Performance issue with fields > 1 kilobyte
tammofreese opened this issue · 3 comments
When trying to switch from mongo to em-mongo, I think I discovered a performance issue when handling documents that contain field bigger than 1 kilobyte. The script below takes a size in bytes as argument, inserts 1000 documents with a data field that has the given size, and logs the time loading these documents takes with mongo and em-mongo.
Here are the results I get on my MacBook Air (Core 2 Duo 1.6 Ghz):
$ ruby em_mongo_vs_mongo.rb 1000
0.000: Requesting with mongo
0.094: mongo: returned 1000000 bytes
0.000: Requesting with em_mongo
0.191: em_mongo: returned 1000000 bytes
$ ruby em_mongo_vs_mongo.rb 10000
0.000: Requesting with mongo
0.154: mongo: returned 10000000 bytes
0.000: Requesting with em_mongo
2.568: em_mongo: returned 10000000 bytes
$ ruby em_mongo_vs_mongo.rb 100000
0.000: Requesting with mongo
0.887: mongo: returned 100000000 bytes
0.000: Requesting with em_mongo
32.195: em_mongo: returned 100000000 bytes
As you can see, em-mongo needs quite a lot of time when the documents get bigger.
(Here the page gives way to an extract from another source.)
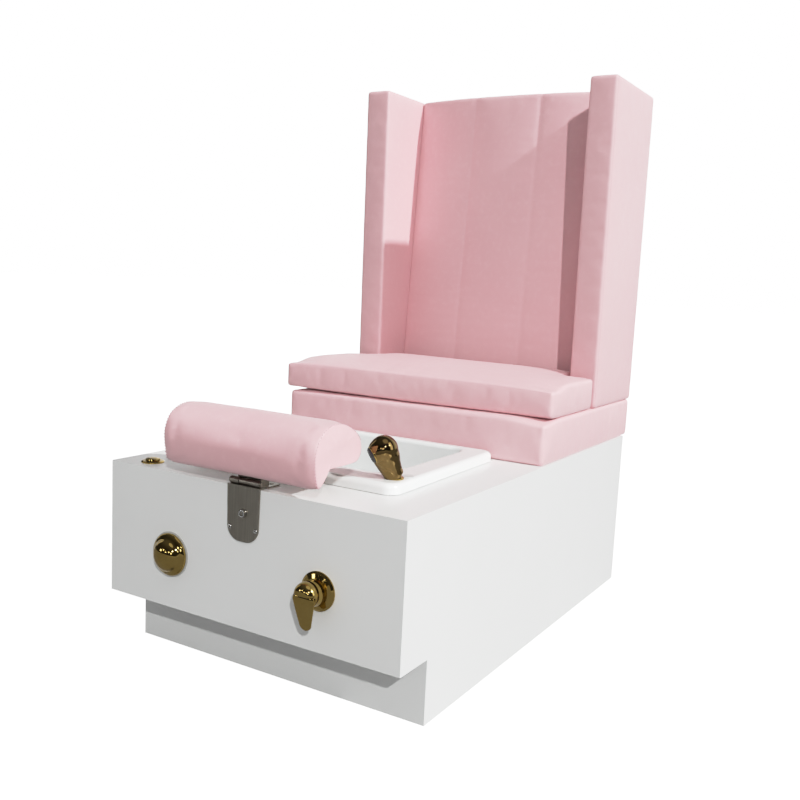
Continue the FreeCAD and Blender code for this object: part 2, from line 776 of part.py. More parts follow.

Is this a bug, or have I done something wrong in the code?
require 'mongo'
require 'em-mongo'
def log(message)
now = Time.now.to_f
@last ||= now
puts "%2.3f: #{message}" % (now - @last)
@last = now
end
EM.run do
mongo = Mongo::Connection.new.db("em_mongo_vs_mongo")
em_mongo = EM::Mongo::Connection.new.db("em_mongo_vs_mongo")
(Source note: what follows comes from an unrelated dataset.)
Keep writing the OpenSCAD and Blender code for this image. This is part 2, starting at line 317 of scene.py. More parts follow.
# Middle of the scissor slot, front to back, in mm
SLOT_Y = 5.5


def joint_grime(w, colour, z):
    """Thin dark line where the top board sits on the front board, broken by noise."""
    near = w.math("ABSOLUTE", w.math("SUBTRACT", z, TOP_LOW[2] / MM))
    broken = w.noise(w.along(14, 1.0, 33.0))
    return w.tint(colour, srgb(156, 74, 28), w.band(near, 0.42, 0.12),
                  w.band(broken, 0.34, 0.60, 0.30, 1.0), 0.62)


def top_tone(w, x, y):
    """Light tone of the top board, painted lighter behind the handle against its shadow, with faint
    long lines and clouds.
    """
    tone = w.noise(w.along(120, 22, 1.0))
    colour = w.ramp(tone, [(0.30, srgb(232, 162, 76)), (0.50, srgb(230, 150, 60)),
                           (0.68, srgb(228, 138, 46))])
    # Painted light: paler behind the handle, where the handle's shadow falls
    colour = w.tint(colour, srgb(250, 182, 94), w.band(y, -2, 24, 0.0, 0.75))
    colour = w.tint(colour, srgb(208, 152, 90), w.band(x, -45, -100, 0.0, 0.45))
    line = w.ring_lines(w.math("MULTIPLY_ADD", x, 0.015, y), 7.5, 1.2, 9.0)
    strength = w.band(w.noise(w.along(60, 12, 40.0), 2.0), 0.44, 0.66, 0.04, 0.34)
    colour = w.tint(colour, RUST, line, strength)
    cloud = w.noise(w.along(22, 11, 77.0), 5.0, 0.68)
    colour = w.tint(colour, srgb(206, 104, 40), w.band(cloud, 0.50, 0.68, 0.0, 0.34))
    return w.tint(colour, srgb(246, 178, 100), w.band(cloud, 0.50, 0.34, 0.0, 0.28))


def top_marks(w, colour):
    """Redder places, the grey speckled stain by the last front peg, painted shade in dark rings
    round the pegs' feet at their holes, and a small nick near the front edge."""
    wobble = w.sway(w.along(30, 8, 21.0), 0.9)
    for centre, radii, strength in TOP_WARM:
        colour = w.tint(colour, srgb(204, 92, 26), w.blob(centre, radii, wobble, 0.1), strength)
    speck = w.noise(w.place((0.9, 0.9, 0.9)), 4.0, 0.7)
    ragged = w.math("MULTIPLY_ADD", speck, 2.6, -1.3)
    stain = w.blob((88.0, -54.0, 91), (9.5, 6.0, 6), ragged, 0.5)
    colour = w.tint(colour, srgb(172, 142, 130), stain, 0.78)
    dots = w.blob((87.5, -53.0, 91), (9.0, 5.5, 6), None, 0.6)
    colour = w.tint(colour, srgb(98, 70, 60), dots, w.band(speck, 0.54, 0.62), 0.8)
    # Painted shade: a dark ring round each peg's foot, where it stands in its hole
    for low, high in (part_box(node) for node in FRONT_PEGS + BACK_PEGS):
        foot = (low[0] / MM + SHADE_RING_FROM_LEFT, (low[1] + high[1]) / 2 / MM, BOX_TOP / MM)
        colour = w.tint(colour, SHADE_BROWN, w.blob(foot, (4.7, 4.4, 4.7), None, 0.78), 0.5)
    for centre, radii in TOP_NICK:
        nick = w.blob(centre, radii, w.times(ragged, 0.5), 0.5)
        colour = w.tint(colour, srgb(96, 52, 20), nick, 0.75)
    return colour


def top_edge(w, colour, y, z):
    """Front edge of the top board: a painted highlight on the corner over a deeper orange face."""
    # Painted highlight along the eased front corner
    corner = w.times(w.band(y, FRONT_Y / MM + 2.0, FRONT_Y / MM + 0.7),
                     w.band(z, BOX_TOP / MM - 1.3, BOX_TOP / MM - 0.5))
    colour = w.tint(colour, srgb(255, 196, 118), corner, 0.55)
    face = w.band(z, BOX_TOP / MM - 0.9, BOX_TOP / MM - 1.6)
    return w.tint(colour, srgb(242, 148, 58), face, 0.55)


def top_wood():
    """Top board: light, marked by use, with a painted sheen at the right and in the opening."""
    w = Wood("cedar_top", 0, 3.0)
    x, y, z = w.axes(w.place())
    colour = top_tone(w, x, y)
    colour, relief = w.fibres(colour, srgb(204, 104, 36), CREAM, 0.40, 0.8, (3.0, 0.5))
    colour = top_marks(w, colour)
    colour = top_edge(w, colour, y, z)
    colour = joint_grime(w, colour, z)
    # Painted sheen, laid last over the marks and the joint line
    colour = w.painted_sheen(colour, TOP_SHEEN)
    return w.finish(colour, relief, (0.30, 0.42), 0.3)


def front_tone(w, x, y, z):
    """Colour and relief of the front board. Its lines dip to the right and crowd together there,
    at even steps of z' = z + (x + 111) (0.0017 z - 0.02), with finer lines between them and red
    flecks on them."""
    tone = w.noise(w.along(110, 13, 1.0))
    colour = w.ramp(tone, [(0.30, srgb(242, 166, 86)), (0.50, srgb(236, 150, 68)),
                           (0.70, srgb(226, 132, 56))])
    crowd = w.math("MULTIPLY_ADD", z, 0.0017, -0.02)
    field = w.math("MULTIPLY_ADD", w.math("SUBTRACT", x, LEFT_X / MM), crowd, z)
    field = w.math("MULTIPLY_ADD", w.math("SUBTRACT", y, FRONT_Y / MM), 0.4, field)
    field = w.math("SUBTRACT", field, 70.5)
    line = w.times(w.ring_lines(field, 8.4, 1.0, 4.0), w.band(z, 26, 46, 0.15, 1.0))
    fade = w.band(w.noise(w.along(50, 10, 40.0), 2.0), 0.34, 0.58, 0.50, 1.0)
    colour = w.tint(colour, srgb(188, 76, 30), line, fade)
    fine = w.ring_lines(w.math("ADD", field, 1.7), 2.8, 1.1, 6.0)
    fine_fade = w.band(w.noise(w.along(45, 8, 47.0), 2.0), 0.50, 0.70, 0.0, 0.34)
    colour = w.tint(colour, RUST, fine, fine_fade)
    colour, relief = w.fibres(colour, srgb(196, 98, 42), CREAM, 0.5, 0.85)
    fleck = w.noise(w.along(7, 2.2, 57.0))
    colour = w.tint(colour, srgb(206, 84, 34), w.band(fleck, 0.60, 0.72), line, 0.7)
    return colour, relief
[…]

coll_mongo = mongo.collection('test_data')
coll_em_mongo = em_mongo.collection('test_data')
coll_mongo.remove()
(1..1000).each do |index|
coll_mongo.insert({id:index, data:(" " * ARGV[0].to_i)})
end
log("Requesting with mongo")
cursor = coll_mongo.find({}, :fields => ['id', 'data'])
count = 0
cursor.each do |doc|
if doc # unnecessary with mongo, but just to make the comparison fair
count += doc['data'].to_s.size
else
log("mongo: screwed up")
EM.next_tick do
EM.stop
end
end
end
log("mongo: returned #{count} bytes")
log("Requesting with em_mongo")
cursor = coll_em_mongo.find({}, :fields => ['id', 'data'])
count = 0
cursor.each do |doc|
if doc
count += doc['data'].to_s.size
else
log("em_mongo: returned #{count} bytes")
EM.next_tick do
EM.stop
end
end
end
end
I don't think benchmarking sync and async operations in the same event loop is a great idea, but I don't see why that would be throwing off the results here. My guess at first glance is this is probably a bug.
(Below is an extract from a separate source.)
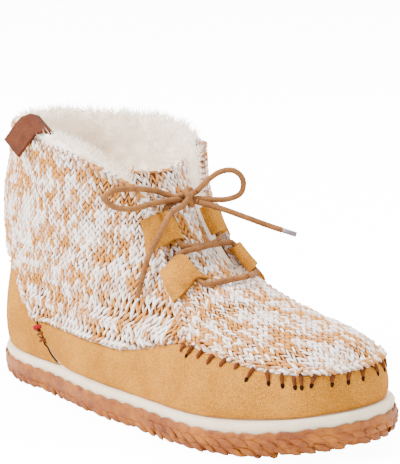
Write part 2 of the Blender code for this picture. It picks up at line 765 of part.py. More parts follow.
def smooth_way(points, spacing):
    """Evenly spaced points on a smooth curve through the given ones."""
    points = [Vector(point) for point in points]
    ends = [points[0] * 2.0 - points[1]] + points + [points[-1] * 2.0 - points[-2]]
    fine = [points[0]]
    for index in range(len(points) - 1):
        fine += [centripetal(*ends[index:index + 4], step / 24) for step in range(1, 25)]
    reach = [0.0]
    for first, second in zip(fine, fine[1:]):
        reach.append(reach[-1] + (second - first).length)
    count = max(int(round(reach[-1] / spacing)), 3)
    made, index = [], 0
    for step in range(count + 1):
        wanted = reach[-1] * step / count
        while index < len(reach) - 2 and reach[index + 1] < wanted:
            index += 1
        span = reach[index + 1] - reach[index]
        made.append(fine[index].lerp(fine[index + 1], (wanted - reach[index]) / span))
    return made


def tube(name, points, diameter, finish_material):
    curve = bpy.data.curves.new(name, "CURVE")
    curve.dimensions = "3D"
    spline = curve.splines.new("POLY")
    spline.points.add(len(points) - 1)
    for place, point in zip(spline.points, points):
        place.co = (*point, 1.0)
    curve.bevel_depth = diameter / 2
    curve.bevel_resolution = 2
    curve.use_fill_caps = True
    curve.materials.append(finish_material)
    made = bpy.data.objects.new(name, curve)
    bpy.context.scene.collection.objects.link(made)
    return made


def tunnel(side, tab):
    """Way of the lace through a tab, from the toe end up."""
    return [tab_frame(side, tab, place, 0.0, 0.0) for place in (-1.35, -1.0, 0.0, 1.0, 1.25)]


def lace_half(side):
    """From the knot through this side's upper tab, across, and through the other lower tab."""
    lower, upper = TABS
    knot = Vector(KNOT) + Vector((-KNOT_SIZE[0] * 0.50, side * KNOT_SIZE[1] * 0.48, -0.0010))
    down = list(reversed(tunnel(side, upper)))
    cross = surface(side, 1.0, CROSSING_RING, 0.0010)
    over = list(reversed(tunnel(-side, lower)))
    bar = surface(side, 1.0, BAR_RING, BAR_HEIGHT)
    return [knot] + down + [cross] + over + [bar]


def build_lace(cord):
    """Both halves of the lace joined where they cross and where they meet at the lower bar."""
    halves = []
    for name, side in SIDES:
        points = smooth_way([tuple(point) for point in lace_half(side)], LACE_DIAMETER * 0.75)
        halves.append(tube("lace_" + name, points, LACE_DIAMETER, cord))
    for half in halves:
        bpy.context.view_layer.objects.active = half
        bpy.ops.object.select_all(action="DESELECT")
        half.select_set(True)
        bpy.ops.object.convert(target="MESH")
    first, second = halves
    join = first.modifiers.new("join", "BOOLEAN")
    join.operation = "UNION"
    join.solver = "EXACT"
    join.object = second
    bpy.context.view_layer.objects.active = first
    bpy.ops.object.modifier_apply(modifier="join")
    bpy.data.objects.remove(second, do_unlink=True)
    first.name = "lace_bars"
    return first


def build_knot(cord):
    bm = bmesh.new()
    bmesh.ops.create_uvsphere(bm, u_segments=16, v_segments=10, radius=0.5)
    for vert in bm.verts:
        vert.co = Vector(KNOT) + Vector(a * b for a, b in zip(vert.co, KNOT_SIZE))
    return finish("knot", bm, cord)


def build_cords(cord, metal):
    for name, way in CORD_WAYS.items():
        points = smooth_way(way, LACE_DIAMETER * 2.0)
        tube(name, points, LACE_DIAMETER, cord)
        if name.startswith("end"):
            heading = (points[-1] - points[-2]).normalized()
            start = points[-1] + heading * FIT_GAP
            build_aglet("aglet_" + name.split("_")[1], start, heading, metal)


def build_aglet(name, start, heading, metal):
    bm = bmesh.new()
    turn = heading.to_track_quat("Z", "Y").to_matrix().to_4x4()
    middle = Matrix.Translation(start + heading * (AGLET_LENGTH / 2))
    bmesh.ops.create_cone(bm, cap_ends=True, segments=12, radius1=AGLET_DIAMETER / 2,
                          radius2=AGLET_DIAMETER / 2, depth=AGLET_LENGTH, matrix=middle @ turn)
    return finish(name, bm, metal, smooth_angle=40.0)


def build_pull_loop(leather):
    """The leather strip over the collar's rim, hanging outside it."""
    side, column = LATERAL, LOOP_COLUMN
    rim = grid_surface(side, column, COLLAR_ROW, 0.0)
    ahead = grid_surface(side, column + 0.2, COLLAR_ROW, 0.0) - rim
    ahead = Vector((ahead.x, ahead.y, 0.0)).normalized()
    ahead.rotate(Matrix.Rotation(math.radians(LOOP_TURN), 3, "Z"))
    outward = Vector((ahead.y, -ahead.x, 0.0)) * -side
    tilt = Matrix.Rotation(math.radians(LOOP_TILT), 3, outward)
    ahead, upward = tilt @ ahead, tilt @ Vector((0.0, 0.0, 1.0))
    bm = bmesh.new()
    outer, inner = [], []
    count = len(LOOP_WAY)
    for index, (out, up) in enumerate(LOOP_WAY):
        before = Vector(LOOP_WAY[max(index - 1, 0)])
        after = Vector(LOOP_WAY[min(index + 1, count - 1)])
        heading = (after - before).normalized()
        left = Vector((-heading.y, heading.x)) * LOOP_LEATHER / 2
        for made, sign in ((outer, 1.0), (inner, -1.0)):
            place = rim + outward * (out + sign * left.x) + upward * (up + sign * left.y)
            made.append([place - ahead * LOOP_WIDTH / 2, place + ahead * LOOP_WIDTH / 2])
    panel(bm, outer, inner)
    return finish("pull_loop", bm, leather, smooth_angle=35.0)


def set_origin(base):
    """Moves every piece so that the middle of the base's footprint is at the origin."""
    corners = [Vector(corner) for corner in base.bound_box]
    low = Vector([min(corner[axis] for corner in corners) for axis in range(3)])
    high = Vector([max(corner[axis] for corner in corners) for axis in range(3)])
    move = Matrix.Translation((-(low.x + high.x) / 2, -(low.y + high.y) / 2, -low.z))
    for found in bpy.data.objects:
        found.data.transform(move)


def main():
    clear_scene()
    rubber = material("gum rubber", (0.42, 0.20, 0.07), 0.45)
    foam = material("cream foam", (0.86, 0.79, 0.66), 0.6)
    felt = material("insole felt", (0.85, 0.80, 0.70), 0.95)
    fleece = material("cream fleece", (0.90, 0.85, 0.78), 0.95)
    knit = material("marled knit", (0.80, 0.66, 0.48), 0.9)
    suede = material("tan suede", (0.62, 0.40, 0.18), 0.9)
    leather = material("brown leather", (0.22, 0.07, 0.03), 0.6)
    cord = material("tan lace", (0.40, 0.21, 0.08), 0.8)
    metal = material("pale tip", (0.62, 0.55, 0.55), 0.4)
    outsole = build_outsole(rubber)
    build_midsole(foam)
    build_insole(felt)
    build_upper(fleece)
    build_quarters(knit)
    build_vamp(knit)
    build_suede(suede)
    build_tongue(knit)
    for side_name, side in SIDES:
        for tab in TABS:
            build_tab("tab_" + side_name + "_" + tab[0], side, tab, suede)
    build_pull_loop(leather)
    build_lace(cord)
    build_knot(cord)
    build_cords(cord, metal)
    set_origin(outsole)


main()
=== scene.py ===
import json
import math
import random

import bpy
import numpy as np
from mathutils import Matrix, Vector, noise
from mathutils.bvhtree import BVHTree

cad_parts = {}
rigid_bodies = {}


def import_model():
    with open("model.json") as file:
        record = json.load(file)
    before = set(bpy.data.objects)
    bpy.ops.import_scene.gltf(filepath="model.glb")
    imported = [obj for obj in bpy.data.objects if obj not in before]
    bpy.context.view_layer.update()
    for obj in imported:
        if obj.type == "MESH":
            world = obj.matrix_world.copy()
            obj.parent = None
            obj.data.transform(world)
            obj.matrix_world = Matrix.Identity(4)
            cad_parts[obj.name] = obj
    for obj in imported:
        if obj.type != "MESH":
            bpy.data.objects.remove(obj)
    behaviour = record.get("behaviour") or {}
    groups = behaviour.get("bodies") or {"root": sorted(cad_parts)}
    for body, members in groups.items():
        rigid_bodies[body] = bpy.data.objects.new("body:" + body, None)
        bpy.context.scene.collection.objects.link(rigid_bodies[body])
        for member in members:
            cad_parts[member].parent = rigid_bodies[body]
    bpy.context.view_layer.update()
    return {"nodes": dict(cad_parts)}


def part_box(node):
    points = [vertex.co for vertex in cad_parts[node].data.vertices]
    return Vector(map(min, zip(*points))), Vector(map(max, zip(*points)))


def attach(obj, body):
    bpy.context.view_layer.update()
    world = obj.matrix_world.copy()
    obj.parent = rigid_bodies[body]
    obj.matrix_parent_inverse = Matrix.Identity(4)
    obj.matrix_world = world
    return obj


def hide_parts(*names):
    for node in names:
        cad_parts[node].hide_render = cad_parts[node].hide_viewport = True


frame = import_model()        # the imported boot
nodes = frame["nodes"]
lateral, medial = -1, 1
sideNames = {lateral: "lateral", medial: "medial"}
upwards, downwards = Vector((0, 0, 1)), Vector((0, 0, -1))


def deselectAll():
    if bpy.context.object and bpy.context.object.mode != "OBJECT":
        bpy.ops.object.mode_set(mode="OBJECT")
    for found in bpy.data.objects:
        found.select_set(False)


def activate(piece):
    deselectAll()
    piece.select_set(True)
    bpy.context.view_layer.objects.active = piece


def addObject(name, data):
    piece = bpy.data.objects.new(name, data)
    bpy.context.scene.collection.objects.link(piece)
    return piece


# gives a piece its finish and its place on the boot
def settle(piece, finish, slotName, *replaced):
    piece.data.materials.clear()
    piece.data.materials.append(finishes[finish])
    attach(piece, "root")
    if replaced:
        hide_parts(*replaced)


# a copy of a solid with its loose triangles joined again
def solidCopy(nodeName, name, angle=40, quads=True):
    piece = addObject(name, nodes[nodeName].data.copy())
    activate(piece)
    bpy.ops.object.mode_set(mode="EDIT")
    bpy.ops.mesh.select_all(action="SELECT")
    bpy.ops.mesh.remove_doubles(threshold=0.00001)
    if quads:
        bpy.ops.mesh.tris_convert_to_quads(
            face_threshold=math.radians(40), shape_threshold=math.radians(60))
    bpy.ops.object.mode_set(mode="OBJECT")
    bpy.ops.object.shade_smooth_by_angle(angle=math.radians(angle))
    return piece


def subdivided(piece, levels):
    rounding = piece.modifiers.new("Subdivision", "SUBSURF")
    rounding.levels = rounding.render_levels = levels
    activate(piece)
    bpy.ops.object.modifier_apply(modifier=rounding.name)
    return piece


# a tree for rays and nearest points, over CAD nodes by name and over pieces
def treeOf(*names):
    points, faces = [], []
    for name in names:
        mesh = nodes[name].data if isinstance(name, str) else name.data
        start = len(points)
        points.extend(v.co.copy() for v in mesh.vertices)
        faces.extend([start + i for i in p.vertices] for p in mesh.polygons)
    return BVHTree.FromPolygons(points, faces)


# where a ray first meets a tree, with the normal that faces the ray
def fromOutside(tree, origin, toward, reach=0.3):
    point, normal = tree.ray_cast(origin, toward, reach)[:2]
    if point is None:
        return None
    return point, (normal if normal.dot(toward) < 0 else -normal)


def readShape(piece):   # its points and faces; the piece is removed
    points = np.array([v.co for v in piece.data.vertices])
    faces = [tuple(p.vertices) for p in piece.data.polygons]
    bpy.data.objects.remove(piece)
    return points, faces


def ballShape(segments, rings, lying=True):   # a lying ball has its poles along y
    bpy.ops.mesh.primitive_uv_sphere_add(segments=segments, ring_count=rings, radius=1.0)
    ball = bpy.context.object
    if lying:
        ball.data.transform(Matrix.Rotation(math.radians(90), 4, "X"))
    return readShape(ball)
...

Found it! The problem is in connection.rb:
if @buffer.more?
remaining_bytes= @buffer.size-@buffer.position
@buffer = BSON::ByteBuffer.new(@buffer.to_s[@buffer.position,remaining_bytes])
@buffer.rewind
else
@buffer.clear
end
If there is more data available, the buffer is always recreated, even if the position in the buffer is 0 and the recreation is not needed. For bigger data, this problem gets worse by n*2. I just pushed a fix and will send you a pull request next.